#### To do
Pick out every line in the data below that holds "scene".

• • •

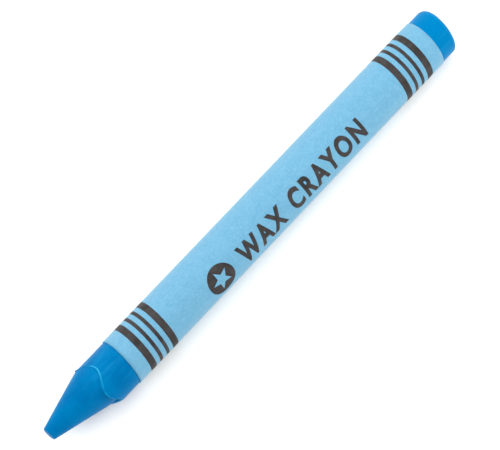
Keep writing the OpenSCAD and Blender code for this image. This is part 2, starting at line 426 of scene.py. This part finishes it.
def roundCorners(bm):  # the crest's rounding takes the second material, which paints a highlight on it
    rounds = [(0, wax["tipRadius"], wax["tipEdge"], 5, -1),
              (wax["shoulder"], landRadius, wax["shoulderEdge"], 3, -1),
              (crestAt, stick["barrelRadius"], wax["crestEdge"], 4, 1),
              (stick["length"], stick["barrelRadius"], wax["buttEdge"], 10, -1),
              (stick["length"], wax["mouthRadius"], wax["mouthEdge"], 4, -1),
              (recessEnd, wax["recessRadius"], wax["recessEdge"], 3, -1)]
    for along, radius, amount, segments, material in rounds:
        edges = loopEdges(bm, alongStick(along), radius)
        bmesh.ops.bevel(bm, geom=edges, offset=amount, offset_type="OFFSET", segments=segments, profile=0.5,
                        affect="EDGES", material=material)


def waveShoulder(bm):  # the wave slides the shoulder along the nose and the barrel
    shift = directionAt(wax["noseShiftAt"]) * wax["noseShift"]
    for vert in bm.verts:
        along = vert.co.x - alongStick(0)
        if along > wax["waveReach"]:
            continue
        radius = distanceOut(vert.co)
        onNose = 1 < along < wax["shoulder"] + wax["slack"] and 0.01 < radius < landRadius + wax["slack"]
        fade = smoothStep(*wax["waveGrows"], along) * (1 - smoothStep(*wax["waveFades"], along))
        turn = math.radians(wax["waves"] * (angleRound(vert.co) - wax["waveAt"]))
        moved = along - wax["waveHeight"] * fade * math.cos(turn)
        vert.co.x = alongStick(moved)
        if onNose:
            grown = noseRadiusAt(moved) / radius
            vert.co.y *= grown
            vert.co.z *= grown
        vert.co += shift * (1 - smoothStep(wax["shoulder"] + 0.02, crestAt, along))


def leanButt(bm):  # the butt end leans a little and is rounder on its high side
    flatRadius = stick["barrelRadius"] - wax["buttEdge"]
    slope = math.tan(math.radians(wax["buttLean"]))
    for vert in bm.verts:
        back = alongStick(stick["length"]) - vert.co.x
        radius = distanceOut(vert.co)
        high = math.cos(math.radians(angleRound(vert.co) - wax["buttLeanAt"]))
        if back < wax["buttEdge"] + 0.01 and radius > flatRadius - 0.01:
            grown = 1 + wax["unevenEdge"] * high
            thinner = stick["barrelRadius"] - (stick["barrelRadius"] - radius) * grown
            vert.co = Vector((alongStick(stick["length"]) - back * grown, vert.co.y * thinner / radius,
                              vert.co.z * thinner / radius))
            radius = thinner
        vert.co.x -= slope * (flatRadius - radius * high) * (1 - smoothStep(0, wax["buttLeanReach"], back))


def waverSurface(bm):  # moulded wax is never quite true
    for vert in bm.verts:
        off = noise.noise(vert.co * wax["waverScale"]) * wax["waver"]
        radius = distanceOut(vert.co)
        if radius > 0.5:
            vert.co.y *= 1 + off / radius
            vert.co.z *= 1 + off / radius


def makeWaxStick():
    bm = turnProfile()
    roundCorners(bm)
    for along in wax["cuts"]:
        bmesh.ops.bisect_plane(bm, geom=everything(bm), plane_co=(alongStick(along), 0, 0),
                               plane_no=(1, 0, 0), dist=fineGap)
    waveShoulder(bm)
    leanButt(bm)
    waverSurface(bm)
    bmesh.ops.recalc_face_normals(bm, faces=bm.faces)
    faceFrom = alongStick(stick["length"] - wax["faceDepth"])
    for face in bm.faces:  # the flat of the butt round the recess
        if face.normal.x > wax["faceNormal"] and face.calc_center_median().x > faceFrom:
            face.material_index = 2
    # the second material paints a highlight on the crest
    piece = finishMesh(bm, "waxStick", [waxFinish, crestHighlightFinish, scuffedFinish])
    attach(piece, "root")
    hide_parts("wax_stick")


makeWaxStick()
print("wax stick made")

label = {
    "start": 15.35, "length": 68.75, "thickness": 0.08, "glueRadius": 4.03,
    "skew": 3.8, "skewAt": -77,
    "innerEnd": -149, "overlap": 42, "ramp": 12, "looseness": 1.02,
    "wander": 0.02,
    "around": 240, "along": 140,
}


def sheetRadiusAt(angle):  # inside of the wrapped sheet, which climbs over its own inner end
    climb = smoothStep(label["innerEnd"] + 360 - label["ramp"], label["innerEnd"] + 360, angle)
    return label["glueRadius"] + label["thickness"] * label["looseness"] * climb


def wrapOn(bm, middleAt, lift, skew):  # a flat sheet's Y runs up the stick's turn and its Z is its height
    for vert in bm.verts:
        angle = middleAt - math.degrees(vert.co.y / stick["paperRadius"])
        radius = sheetRadiusAt(angle) + lift + vert.co.z
        lean = math.tan(math.radians(skew)) * radius * math.cos(math.radians(angle - label["skewAt"]))
        vert.co = Vector((alongStick(vert.co.x) + lean, 0, 0)) + directionAt(angle) * radius


def layGrid(start, length, sweep, along, around):  # flat cells for a sheet that turns through a sweep
    bm = bmesh.new()
    bmesh.ops.create_grid(bm, x_segments=along, y_segments=around, size=0.5)
    bmesh.ops.scale(bm, verts=bm.verts, vec=(length, math.radians(sweep) * stick["paperRadius"], 1))
    bmesh.ops.translate(bm, verts=bm.verts, vec=(start + length / 2, 0, 0))
    return bm


def giveThickness(bm, thickness):
    bmesh.ops.solidify(bm, geom=everything(bm), thickness=-thickness)
    low = min(vert.co.z for vert in bm.verts)
    for vert in bm.verts:
        vert.co.z -= low


def makeLabel():
    sweep = 360 + label["overlap"]
    bm = layGrid(label["start"], label["length"], sweep, label["along"], label["around"])
    half = label["length"] / 2
    for vert in bm.verts:  # the guillotined ends wander a little
        if abs(vert.co.x - label["start"] - half) > half - 0.01:
            vert.co.x += noise.noise(Vector((vert.co.x, vert.co.y * 0.5, 3))) * label["wander"]
    giveThickness(bm, label["thickness"])
    wrapOn(bm, label["innerEnd"] + sweep / 2, 0, label["skew"])
    bmesh.ops.recalc_face_normals(bm, faces=bm.faces)
    piece = finishMesh(bm, "paperLabel", [paperFinish])
    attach(piece, "root")
    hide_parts("paper_label")


makeLabel()
print("label wrapped")

printing = {
    "lift": 0.003, "ink": 0.009,
    "thick": 1.15, "thin": 0.6, "gap": 0.8, "tipMargin": 2.4, "buttMargin": 2.55,
    "bandSweep": 358.5, "creep": 0.015,
    "words": "WAX CRAYON", "wordsAt": 38.65, "wordsLength": 28.0, "capHeight": 3.75,
    "weight": 0.044, "spacing": 1.28,
    "badgeAt": 34.35, "badgeRadius": 2.5, "starRadius": 1.8, "starInner": 0.42,
    "middleAt": 47, "slope": 1.3, "cutStep": 0.15,
}


def bandPlaces():  # each group runs thick, thin, thin, thick
    widths = [printing["thick"], printing["thin"], printing["thin"], printing["thick"]]
    group = sum(widths) + 3 * printing["gap"]
    starts = {"tip": label["start"] + printing["tipMargin"],
              "butt": label["start"] + label["length"] - printing["buttMargin"] - group}
    for end, along in starts.items():
        for index, width in enumerate(widths):
            yield f"{end}Band{index + 1}", f"{end}_band_{index + 1}", along, width
            along += width + printing["gap"]


def printOn(bm, name, node, middleAt, skew):
    wrapOn(bm, middleAt, label["thickness"] + printing["lift"], skew)
    bmesh.ops.recalc_face_normals(bm, faces=bm.faces)
    piece = finishMesh(bm, name, [inkFinish], smooth=False)
    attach(piece, "root")
    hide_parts(node)


def makeBand(name, node, along, width):
    sweep = printing["bandSweep"]
    bm = layGrid(along, width, sweep, 4, label["around"])
    for vert in bm.verts:  # ink creeps along the fibres at its edges
        side = (vert.co.x - along - width / 2) / (width / 2)
        creep = noise.noise(Vector((along + side, vert.co.y * 2.6, 9))) * printing["creep"]
        vert.co.x += side * creep
    giveThickness(bm, printing["ink"])
    printOn(bm, name, node, label["innerEnd"] + 360 + label["overlap"] - sweep / 2, label["skew"])


def cutAcross(bm, low, high):  # a bend needs an edge every step
    place = low
    while place < high:
        bmesh.ops.bisect_plane(bm, geom=everything(bm), plane_co=(0, place, 0),
                               plane_no=(0, 1, 0), dist=fineGap)
        place += printing["cutStep"]


def turnFlat(bm, verts, degrees):
    bmesh.ops.rotate(bm, verts=verts, cent=(0, 0, 0), matrix=Matrix.Rotation(math.radians(degrees), 3, "Z"))


def pressOn(bm, name, node, along):  # slopes, places and thickens a flat outline before it is wrapped
    turnFlat(bm, bm.verts, printing["slope"])
    bmesh.ops.translate(bm, verts=bm.verts, vec=(along, 0, 0))
    raised = bmesh.ops.extrude_face_region(bm, geom=bm.faces[:])["geom"]
    bmesh.ops.translate(bm, verts=[v for v in raised if isinstance(v, bmesh.types.BMVert)],
                        vec=(0, 0, printing["ink"]))
    printOn(bm, name, node, printing["middleAt"], 0)


def makeWords():
    curve = bpy.data.curves.new("words", "FONT")
    curve.body = printing["words"]
    curve.resolution_u = 12
    curve.offset = printing["weight"]
    curve.space_character = printing["spacing"]
    holder = bpy.data.objects.new("wordsHolder", curve)
    bpy.context.scene.collection.objects.link(holder)
    bpy.context.view_layer.update()
    flat = bpy.data.meshes.new_from_object(holder.evaluated_get(bpy.context.evaluated_depsgraph_get()))
    bpy.data.objects.remove(holder)
    bm = bmesh.new()
    bm.from_mesh(flat)
    bpy.data.meshes.remove(flat)
    bmesh.ops.remove_doubles(bm, verts=bm.verts, dist=fineGap)
    left, right = min(v.co.x for v in bm.verts), max(v.co.x for v in bm.verts)
    foot, top = min(v.co.y for v in bm.verts), max(v.co.y for v in bm.verts)
    bmesh.ops.translate(bm, verts=bm.verts, vec=(-left, -(foot + top) / 2, 0))
    bmesh.ops.scale(bm, verts=bm.verts, vec=(printing["wordsLength"] / (right - left),
                                             printing["capHeight"] / (top - foot), 1))
    cutAcross(bm, -2, 2)
    pressOn(bm, "printedWords", "printed_words", printing["wordsAt"])


def makeBadge():  # a plain disc with a star left clear
    bm = bmesh.new()
    bmesh.ops.create_circle(bm, segments=72, radius=printing["badgeRadius"])
    star = bmesh.ops.create_circle(bm, segments=10, radius=printing["starRadius"])["verts"]
    turnFlat(bm, star, 18)
    bmesh.ops.scale(bm, verts=star[1::2], vec=(printing["starInner"], printing["starInner"], 1))
    bmesh.ops.triangle_fill(bm, edges=bm.edges[:], use_beauty=True)
    cutAcross(bm, -2.4, printing["badgeRadius"])
    pressOn(bm, "printedBadge", "printed_badge", printing["badgeAt"])


for name, node, along, width in bandPlaces():
    makeBand(name, node, along, width)
makeWords()
makeBadge()
print("printing done")

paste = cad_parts["label_glue"]
paste.data.materials.clear()
paste.data.materials.append(makePaste())

studio = {
    "lights": [("keyLight", (0.02, 0.62, 0.42), 0.4, 2.4),  # name, place, size, power
               ("topLight", (-0.15, 0.05, 0.8), 0.7, 2.0),
               ("endLight", (0.17, -0.12, 0.15), 0.14, 0.24)],
    "surround": 0.87,
    "floorSize": 3, "floorColour": (0.99, 0.975, 0.95, 1),
    "cameraPlace": (-0.10829, -0.09750, 0.43305), "azimuth": -47.97, "elevation": 71.2,
    "lens": 216, "sensor": 36,
}


def makeFloor():
    bm = bmesh.new()
    bmesh.ops.create_grid(bm, x_segments=1, y_segments=1, size=studio["floorSize"])
    mesh = bpy.data.meshes.new("floor")
    bm.to_mesh(mesh)
    bm.free()
    floor = bpy.data.objects.new("floor", mesh)
    bpy.context.scene.collection.objects.link(floor)
    material, nodes, links, shader = newMaterial("paleFloor")
    shader.inputs["Base Color"].default_value = studio["floorColour"]
    shader.inputs["Roughness"].default_value = 0.9
    shader.inputs["Specular IOR Level"].default_value = 0.1
    mesh.materials.append(material)


def makeLight(name, place, size, power):  # aimed at the frame's origin
    light = bpy.data.lights.new(name, "AREA")
    light.shape = "DISK"
    light.size = size
    light.energy = power
    lamp = bpy.data.objects.new(name, light)
    bpy.context.scene.collection.objects.link(lamp)
    lamp.location = place
    lamp.rotation_euler = (-Vector(place)).to_track_quat("-Z", "Y").to_euler()


def makeSurround():
    world = bpy.data.worlds.new("studio")
    world.use_nodes = True
    background = world.node_tree.nodes["Background"]
    background.inputs["Color"].default_value = (1, 1, 1, 1)
    background.inputs["Strength"].default_value = studio["surround"]
    bpy.context.scene.world = world
    bpy.context.scene.view_settings.view_transform = "Standard"


def makeCamera():
    data = bpy.data.cameras.new("camera")
    data.lens = studio["lens"]
    data.sensor_width = studio["sensor"]
    data.clip_start = 0.01
    camera = bpy.data.objects.new("camera", data)
    bpy.context.scene.collection.objects.link(camera)
    camera.location = studio["cameraPlace"]
    camera.rotation_euler = (math.radians(90 - studio["elevation"]), 0, math.radians(studio["azimuth"]))
    bpy.context.scene.camera = camera


makeFloor()
for light in studio["lights"]:
    makeLight(*light)
makeSurround()
makeCamera()
print("studio ready")
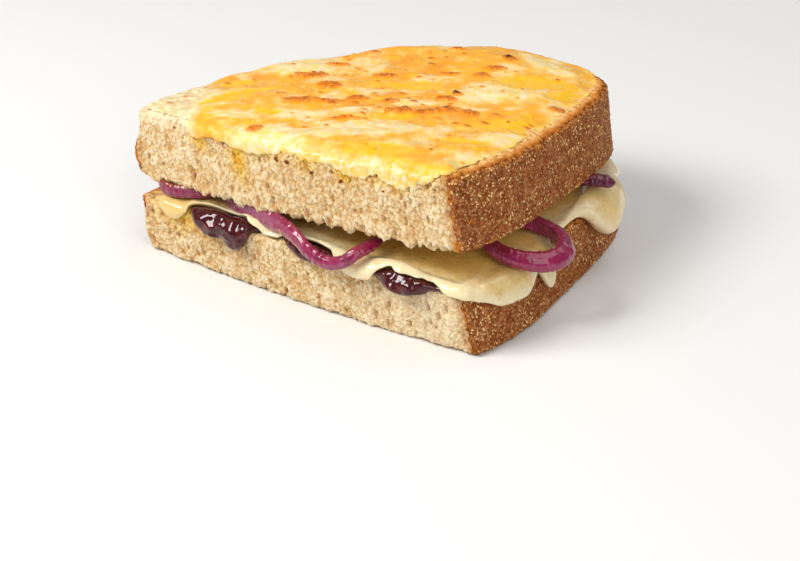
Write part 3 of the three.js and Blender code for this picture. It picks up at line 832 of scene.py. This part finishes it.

• • •

#### Response to this task
Keep writing the OpenSCAD and Blender code for this image. This is part 2, starting at line 426 of scene.py. This part finishes it.
    bpy.context.scene.collection.objects.link(holder)
    bpy.context.scene.collection.objects.link(floor)
    bpy.context.scene.collection.objects.link(lamp)
    bpy.context.scene.world = world
    bpy.context.scene.view_settings.view_transform = "Standard"
    bpy.context.scene.collection.objects.link(camera)
    bpy.context.scene.camera = camera
Write part 3 of the three.js and Blender code for this picture. It picks up at line 832 of scene.py. This part finishes it.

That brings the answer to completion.